Three of Robert’s sons, Alan, David and Thomas, became engineers with the family firm when they reached adulthood. The firm subsequently passed to David’s sons, David Alan and Charles in the 1880s. Charles’ son, D. Alan, became a partner in 1919.

While the firm continued to specialise in lighthouse design and serve as engineers to the Northern Lighthouse Board until the 1930s, they also took on a variety of private practice work. Where nowadays engineers often specialise in a specific type of construction project, the Stevensons were generalists who turned their hands to a variety of different kinds of work. They took on projects ranging from harbour improvements to water supply works, sewer construction and urban planning to the development of new lenses, fog signals and electric light. They were involved in scientific societies, including the Royal Society of Edinburgh, the Royal Scottish Society of Arts and the Institution of Civil Engineers and they published academic papers in fields as various as meteorology, optics, geology, oceanography, hydrology, acoustics, electricity and engineering history.

Family Members

Stevenson Family Tree

Robert Stevenson, 1772-1850

Robert Stevenson, 1772-1850
    Robert Stevenson
© National Museums Scotland. Licensor www.scran.ac.uk

Born in Glasgow in 1772 to Alan and Jean Stevenson, Robert Stevenson moved to Edinburgh as a young child after the death of his father in St. Kitts. Shortly after this, his mother met and married Thomas Smith. Smith was the first engineer to the Northern Lighthouse Board – the body responsible for the construction of lighthouses in Scotland – from its foundation in 1786. Robert trained under his stepfather and attended lectures at the University of Edinburgh, but had no formal qualifications in engineering when he took over his step-father’s business in 1800 and became responsible for Scotland’s lighthouse service.

Robert’s most famous achievement was the construction of a lighthouse on the Bell Rock, a partially submerged reef in the North Sea 27 miles east of Dundee. On average, 6 ships were wrecked there every winter. A lighthouse there would make travel around Scotland much safer, but the rock’s isolated location, the fact that large parts of it were submerged by the tide and the ferocity of the waves and wind in that part of the North Sea presented significant challenges to the engineer. Robert proposed a design to the Northern Lighthouse Board who consulted John Rennie, a leading engineer of the day. The design was eventually approved and constructed under Robert’s immediate direction as Resident Engineer, with Rennie as consultant. The project was begun in 1806 and completed only five years later in 1811 and still stands today.

Robert’s work in later life varied considerably, encompassing fields of expertise that lay far outside the lighthouse business. He was heavily involved in the remodelling of Edinburgh’s city centre, designing Waterloo Bridge to connect Princes Street to Leith Walk at the base of Calton Hill. He designed bridges, including Hutcheson Bridge (replaced by Albert Bridge in the 1860s) in central Glasgow in 1834.

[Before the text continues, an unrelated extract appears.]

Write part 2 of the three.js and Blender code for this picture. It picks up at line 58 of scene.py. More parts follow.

Plan for Hutcheson Bridge, Glasgow by Robert Stevenson (1834)
Plan for Hutcheson Bridge, Glasgow by Robert Stevenson (1834). Acc.10706, 476

From the 1810s, he was involved in surveying land in preparation for railway construction. At that time, railways were in their infancy. The steam engine was not in general use until the late 1820s. Instead, waggons were dragged along railway lines by horses primarily to transport goods – particularly coal. Robert saw the potential of the new technology and suggested several innovations, including the regulation of railway width and the possibility that the railway might eventually carry passengers. Few of his railway lines were ever carried out, possibly due to the expense of construction, but he was still recognised as an authority in this field.

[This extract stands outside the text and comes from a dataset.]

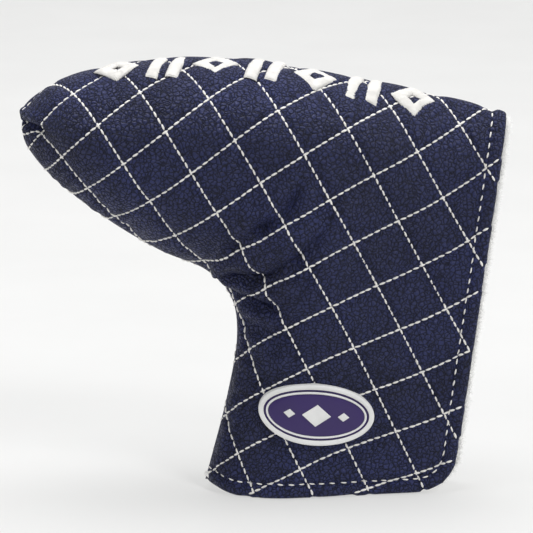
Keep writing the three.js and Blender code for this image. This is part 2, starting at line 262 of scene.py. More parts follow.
def open_row(along):
    """The first mesh line whose foot is on the open bottom edge."""
    return int(np.argmax(sole_shares(along) > SEAM_SHARE))


def flat_grid(lift, inset, closed=0.0, closed_heel=0.0, along=ALONG, down=DOWN):
    """Grid over the cover's outline, in the XZ plane. Each mesh line is a cubic curve that
    leaves the sole at a right angle and meets the seam or the bottom edge squarely; the
    last line is pulled onto the heel edge. The grid is set in by lift at the bottom, inset
    at the heel edge, closed at the seam and sole, and closed_heel at the sole's heel end."""
    u = sole_shares(along)
    tau = np.linspace(0, 1, down + 1)
    edge, middle = open_edge(lift, inset)
    sole_end = nearest(SOLE_LINE, np.array([HEEL_TOP[0] - inset]), np.array([HEEL_TOP[1]]))[1][0]
    closed = mix(closed, closed_heel, smooth((u - 0.7) / 0.3))[:, None]
    sole_normal = -left_normals(SOLE_LINE)
    sole_normal[0] = (1, 0)
    seam_normal = left_normals(SEAM_LINE)
    seam_normal[0] = (1, 0)
    run = lengths(SOLE_LINE)
    pull = np.stack([np.interp(u * sole_end, run, sole_normal[:, k]) for k in range(2)], axis=1)
    top = at_length(SOLE_LINE, u * sole_end) + closed * pull
    on_seam = u <= SEAM_SHARE
    share = np.clip(u / SEAM_SHARE, 0, 1) * lengths(SEAM_LINE)[-1]
    run = lengths(SEAM_LINE)
    turn = np.stack([np.interp(share, run, seam_normal[:, k]) for k in range(2)], axis=1)
    foot = at_length(SEAM_LINE, share) + closed * turn
    turn[:, 1] += smooth((u / SEAM_SHARE - 0.75) * 4)
    bottom = edge[:middle + 1]
    part = np.clip((u - SEAM_SHARE) / (1 - SEAM_SHARE), 0, 1)
    low = at_length(bottom, part * lengths(bottom)[-1])
    foot = np.where(on_seam[:, None], foot, low)
    up = smooth(0.35 + part * 3) * math.pi / 2
    turn = np.where(on_seam[:, None], turn, np.stack([np.cos(up), np.sin(up)], axis=1))
    turn = unit(turn)
    span = np.linalg.norm(top - foot, axis=1)[:, None]
    tight = 1 - 0.55 * np.exp(-((u / SEAM_SHARE - 0.6) / 0.15) ** 2)
    reach = np.minimum(HANDLE * span, FOOT_HANDLE * np.where(on_seam, tight, 1)[:, None])
    from_seam = smooth((SEAM_SHARE + 0.04 - u) / 0.08)[:, None]
    v = mix(1 - np.cos(math.pi * tau / 2), (1 - np.cos(math.pi * tau)) / 2, from_seam)[..., None]
    p0, p3 = top[:, None], foot[:, None]
    p1, p2 = p0 + (HANDLE * span * pull)[:, None], p3 + (reach * turn)[:, None]
    grid = (1 - v) ** 3 * p0 + 3 * v * (1 - v) ** 2 * p1 + 3 * v ** 2 * (1 - v) * p2 + v ** 3 * p3
    heel = edge[middle:][::-1]
    heel = np.vstack([top[-1:], heel[heel[:, 1] < top[-1, 1] - 0.1]])
    heel = at_length(heel, v[-1, :, 0] * lengths(heel)[-1])
    grid += smooth((u - 0.72) / 0.28)[:, None, None] * (heel - grid[-1])[None]
    return grid


def both_sides(half):
    """A grid from the sole down, mirrored into one from front foot over sole to rear foot."""
    return np.concatenate([half[:, ::-1], half[:, 1:]], axis=1)


def folded_grid(flat, inset=0.0):
    """The flat grid raised to both sides by the half thickness and joined over the sole."""
    y = half_thickness(flat[..., 0], flat[..., 1], inset)
    y[:, 0] = 0
    y[0] = 0
    side = np.where(np.arange(2 * y.shape[1] - 1) < y.shape[1], -1.0, 1.0)
    return np.stack([both_sides(flat[..., 0]), both_sides(y) * side, both_sides(flat[..., 1])], axis=-1)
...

Robert married Jane Smith in 1787 and the couple had 13 children. Five lived to adulthood. Three of his sons and his daughter were all involved in the family engineering business as adults. The fifth child, Bob, worked for the family firm for a short time before becoming an army doctor and serving with the 3rd East Kent Regiment of Foot in India until his death.

Robert died in July 1850. He was commemorated fondly by his sons and by the Commissioners of the Northern Lighthouse Board who arranged for a bust to be placed in the Bell Rock Lighthouse in his memory.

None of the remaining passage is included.